Danny, are you proposing that we extend N-ary reassociation to work on floating-point values?
There were both improvements in instruction count as well as reduction with this patch on our internal test suite.
Modifying our pass pipeline to do reassociate twice resulted in some differences in Instruction count. On investigating why the second reassociate made a difference, I found that sometimes, when we revisit instructions, valid instruction tree roots don't get simplified (for eg factorize) when they get revisited before dead instructions as there are additional uses(false).
This patch tries to erase dead instructions before we try and redo the instructions. This improves codegen slightly (lesser instruction count) and takes Reassociate pass closer to being Idempotent.
lib/Transforms/Scalar/Reassociate.cpp | ||
---|---|---|
613 | I assume this condition was removed because it will always be true, correct? If so, please commit this in isolation. | |
1931 | How about: Remove dead instructions and if any operands are trivially dead add them to | |
1934 | Ins -> Insts | |
1936 | Can we use a for loop to loop over all the Instruction operands, rather than pushing/poping each operand onto/off of a SetVector? | |
2277 | Please add a period. Comments should be written with proper capitalization, punctuation, etc. | |
2279 | How about something like: Iterate over all instructions to be reevaluated and remove trivially dead | |
2291 | Please add a period. | |
2295 | Please don't add extra curly brackets. |
lib/Transforms/Scalar/Reassociate.cpp | ||
---|---|---|
613 | Yes - I'll remove it and commit it separately |
LGTM once the minor nits have been fixed.
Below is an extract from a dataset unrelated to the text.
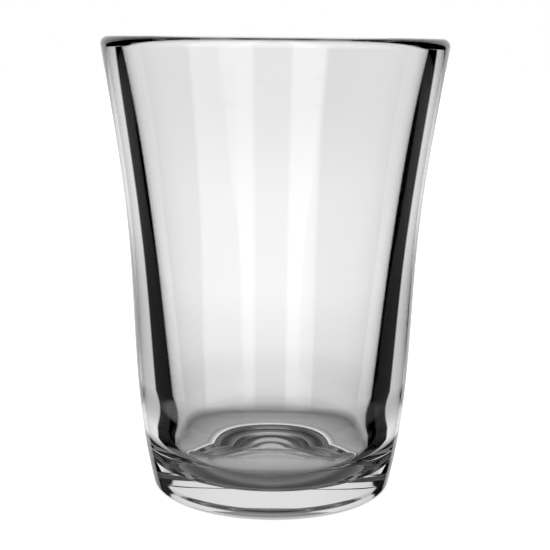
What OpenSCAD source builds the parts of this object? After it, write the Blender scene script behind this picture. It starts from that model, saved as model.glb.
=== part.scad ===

lib/Transforms/Scalar/Reassociate.cpp | ||
---|---|---|
186 | To conform to the surrounding coding style, would you mind adding argument names? | |
test/Transforms/Reassociate/factorize-again.ll | ||
2 | You can probably drop this comment. | |
4 | Please use a CHECK-LABEL directive. | |
27 | Drop comment | |
28 | Remove dead "#0" |
Aditya,
Once committed (r256773) please be sure to close the Phabricator review.
Chad
To conform to the surrounding coding style, would you mind adding argument names?